Exercise material =
★ ★ ★ ★ ★ ★ ★
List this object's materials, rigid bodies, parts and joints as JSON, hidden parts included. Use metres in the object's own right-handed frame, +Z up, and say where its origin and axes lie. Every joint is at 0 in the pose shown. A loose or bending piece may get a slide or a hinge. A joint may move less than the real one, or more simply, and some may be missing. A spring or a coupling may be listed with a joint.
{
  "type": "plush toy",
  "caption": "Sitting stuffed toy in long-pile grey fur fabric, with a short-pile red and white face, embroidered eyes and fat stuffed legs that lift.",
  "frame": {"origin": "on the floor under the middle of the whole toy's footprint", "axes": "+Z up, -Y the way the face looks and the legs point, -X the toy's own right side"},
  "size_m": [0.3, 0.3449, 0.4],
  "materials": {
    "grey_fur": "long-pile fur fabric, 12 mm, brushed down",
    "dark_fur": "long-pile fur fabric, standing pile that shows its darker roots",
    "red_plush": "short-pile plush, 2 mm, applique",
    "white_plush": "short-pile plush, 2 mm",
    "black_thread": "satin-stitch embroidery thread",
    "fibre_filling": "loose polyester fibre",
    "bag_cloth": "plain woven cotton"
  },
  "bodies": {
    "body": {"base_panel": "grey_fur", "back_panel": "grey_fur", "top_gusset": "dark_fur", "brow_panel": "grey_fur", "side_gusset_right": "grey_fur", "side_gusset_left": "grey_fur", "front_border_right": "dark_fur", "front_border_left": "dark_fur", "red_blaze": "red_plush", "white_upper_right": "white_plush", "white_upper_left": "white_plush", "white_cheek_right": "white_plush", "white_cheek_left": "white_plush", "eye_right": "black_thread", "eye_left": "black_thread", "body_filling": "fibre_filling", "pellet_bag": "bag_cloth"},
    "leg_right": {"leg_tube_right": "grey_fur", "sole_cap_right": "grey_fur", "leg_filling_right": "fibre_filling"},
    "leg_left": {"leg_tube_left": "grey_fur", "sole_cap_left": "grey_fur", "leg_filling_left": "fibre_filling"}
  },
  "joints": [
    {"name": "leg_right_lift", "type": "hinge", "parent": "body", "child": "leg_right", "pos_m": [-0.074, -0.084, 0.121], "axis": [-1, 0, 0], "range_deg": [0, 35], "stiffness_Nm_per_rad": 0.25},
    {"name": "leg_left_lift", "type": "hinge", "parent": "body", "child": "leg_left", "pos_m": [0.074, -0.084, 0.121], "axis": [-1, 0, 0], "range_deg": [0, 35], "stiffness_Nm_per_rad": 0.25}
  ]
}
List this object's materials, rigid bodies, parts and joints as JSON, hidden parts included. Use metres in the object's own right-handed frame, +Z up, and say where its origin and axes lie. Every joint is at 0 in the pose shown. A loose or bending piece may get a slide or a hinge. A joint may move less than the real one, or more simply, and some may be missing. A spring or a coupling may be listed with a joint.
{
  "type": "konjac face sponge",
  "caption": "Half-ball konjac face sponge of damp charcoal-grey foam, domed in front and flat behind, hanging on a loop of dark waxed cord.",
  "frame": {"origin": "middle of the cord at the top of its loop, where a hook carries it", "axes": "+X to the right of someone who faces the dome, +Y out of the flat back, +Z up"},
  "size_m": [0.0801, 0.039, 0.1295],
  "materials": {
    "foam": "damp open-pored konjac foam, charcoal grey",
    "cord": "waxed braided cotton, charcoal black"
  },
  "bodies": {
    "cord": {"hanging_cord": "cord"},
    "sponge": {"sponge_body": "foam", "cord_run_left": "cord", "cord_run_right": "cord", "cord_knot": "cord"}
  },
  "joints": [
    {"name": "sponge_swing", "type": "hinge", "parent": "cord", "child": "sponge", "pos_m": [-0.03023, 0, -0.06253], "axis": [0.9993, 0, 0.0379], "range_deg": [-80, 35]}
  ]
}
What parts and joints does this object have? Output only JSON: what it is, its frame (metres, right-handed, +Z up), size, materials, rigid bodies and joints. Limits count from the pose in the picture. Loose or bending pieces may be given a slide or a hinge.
★ ★ ★ ★ ★ ★ ★
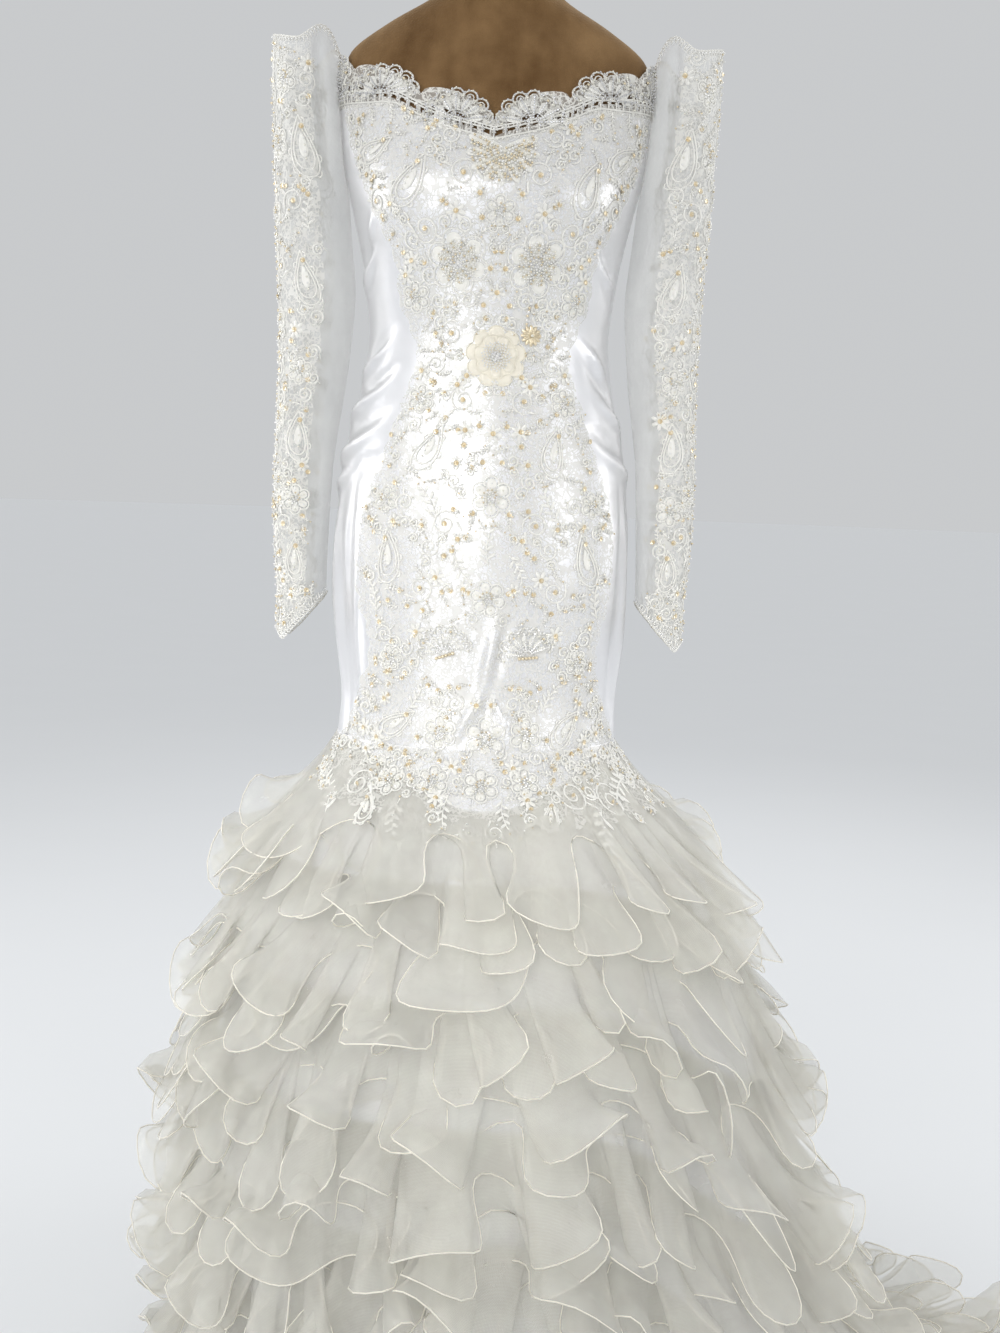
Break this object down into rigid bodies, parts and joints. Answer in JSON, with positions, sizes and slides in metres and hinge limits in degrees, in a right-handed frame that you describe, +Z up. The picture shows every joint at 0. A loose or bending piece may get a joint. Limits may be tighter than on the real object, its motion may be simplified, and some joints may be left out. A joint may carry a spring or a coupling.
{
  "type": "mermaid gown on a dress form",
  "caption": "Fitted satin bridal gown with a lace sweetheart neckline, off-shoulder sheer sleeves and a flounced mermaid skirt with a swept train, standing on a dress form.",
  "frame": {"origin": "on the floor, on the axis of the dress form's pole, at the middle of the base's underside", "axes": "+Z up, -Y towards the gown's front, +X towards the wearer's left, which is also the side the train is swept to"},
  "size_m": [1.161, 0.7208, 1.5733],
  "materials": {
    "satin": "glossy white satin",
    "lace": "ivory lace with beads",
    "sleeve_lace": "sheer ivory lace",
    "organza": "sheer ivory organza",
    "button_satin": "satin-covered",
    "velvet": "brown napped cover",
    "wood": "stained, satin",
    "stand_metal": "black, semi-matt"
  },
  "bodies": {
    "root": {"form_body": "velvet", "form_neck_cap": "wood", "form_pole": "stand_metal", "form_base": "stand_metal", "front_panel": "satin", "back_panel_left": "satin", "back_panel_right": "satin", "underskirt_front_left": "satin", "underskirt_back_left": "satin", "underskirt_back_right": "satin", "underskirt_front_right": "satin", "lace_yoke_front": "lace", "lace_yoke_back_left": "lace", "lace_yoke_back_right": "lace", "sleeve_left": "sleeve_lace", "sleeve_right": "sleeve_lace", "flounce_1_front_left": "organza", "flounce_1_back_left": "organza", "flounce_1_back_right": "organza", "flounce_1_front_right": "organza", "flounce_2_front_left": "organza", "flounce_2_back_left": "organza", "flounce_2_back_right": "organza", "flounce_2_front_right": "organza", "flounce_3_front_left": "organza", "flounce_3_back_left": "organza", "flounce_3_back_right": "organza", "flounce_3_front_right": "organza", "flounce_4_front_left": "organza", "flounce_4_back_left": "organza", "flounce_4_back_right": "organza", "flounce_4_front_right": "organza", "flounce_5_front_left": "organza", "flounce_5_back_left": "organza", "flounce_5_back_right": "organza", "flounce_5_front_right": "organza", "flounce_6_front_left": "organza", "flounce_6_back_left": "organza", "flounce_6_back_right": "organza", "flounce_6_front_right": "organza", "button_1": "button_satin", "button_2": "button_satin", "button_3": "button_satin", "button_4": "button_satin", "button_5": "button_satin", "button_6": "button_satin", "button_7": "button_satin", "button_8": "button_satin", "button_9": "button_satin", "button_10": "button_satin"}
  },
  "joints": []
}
★ ★ ★ ★ ★ ★ ★
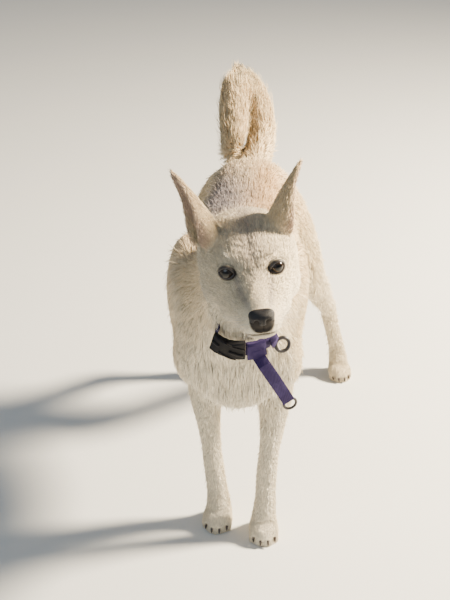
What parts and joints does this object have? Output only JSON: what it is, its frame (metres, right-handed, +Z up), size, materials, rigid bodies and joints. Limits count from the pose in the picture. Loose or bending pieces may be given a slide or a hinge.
★ ★ ★ ★ ★ ★ ★
Problem requirements =
Give only the number of lines in the material above that hold the word "down".

Right answer =
2